Number of lip implant procedures that took place in the US in 2015

50 per cent

Growth of lip-enhancement procedures from 2000 to 2015

230,000

Number of cosmetic procedures performed on patients under 18 years of age in the United States in 2011, according to the American Society of Plastic Surgeons.

14,000

Number of cosmetic procedures performed on patients under 18 in the US in 1996.

BLAME GAME

The attraction of the cosmetic surgery "knifestyle" lies in the notion of being able to create an identity you feel you should have been born with. ST PHOTO ILLUSTRATION

Parents and activists are still pushing back on plastic surgery game apps being marketed to children.

Kids can simulate procedures such as liposuction, lip fillers and double-eyelid surgery using such apps.

A recent CNN report said that Endangered Bodies, an initiative that confronts the promotion of negative body image, launched a petition calling for tech giants Amazon, Apple and Google to stop marketing plastic surgery games to children.
According to a member of the initiative, Irish mother of three Andrea Mara, Endangered Bodies joined forces with Twitter account Everyday Sexism in 2014 to ask that Google and Apple remove plastic surgery apps from their stores.

One of the apps featured a smiling cartoon character who was about to go under the knife and users of the app take on the role of a liposuction doctor. It was recommended as being suitable for children aged nine and above.

Within 24 hours, the apps had been removed.
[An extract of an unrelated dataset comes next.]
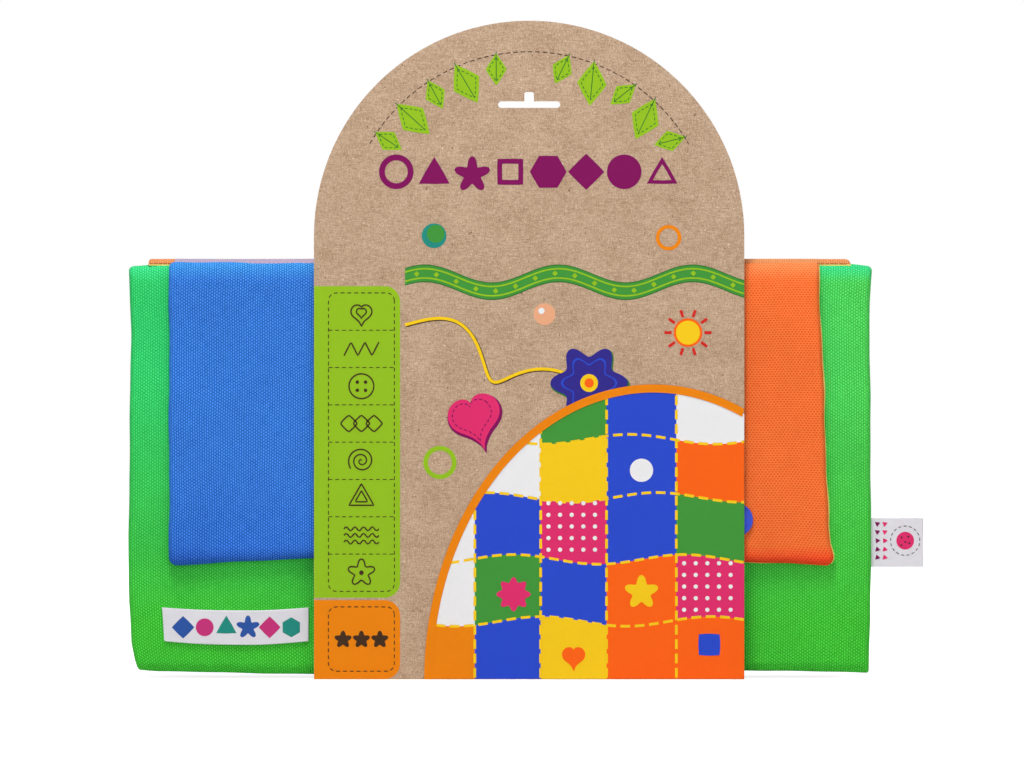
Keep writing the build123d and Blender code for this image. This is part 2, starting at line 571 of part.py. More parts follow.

But Endangered Bodies said such apps have reappeared and in greater numbers.

"In research investigating the effects of makeover games on eight to 10-year-old girls, Dr Amy Slater at the Centre for Appearance Research found that girls who played these games for just 10 minutes experienced increased body dissatisfaction and a preference for traditionally feminine careers. Dr Slater believes that as these apps share similar properties as cosmetic surgery apps for kids, 'playing a game that encourages you to more permanently alter a character's appearance also would not be good for how girls feel about themselves and their appearance'." - Campaigners for Endangered Bodies Sharon Haywood and Eleanor Higgins wrote in Britain's The Independent.

Alarmist or alarming?

Perhaps it's time to take a closer look at ourselves and the issue with a magnifying mirror.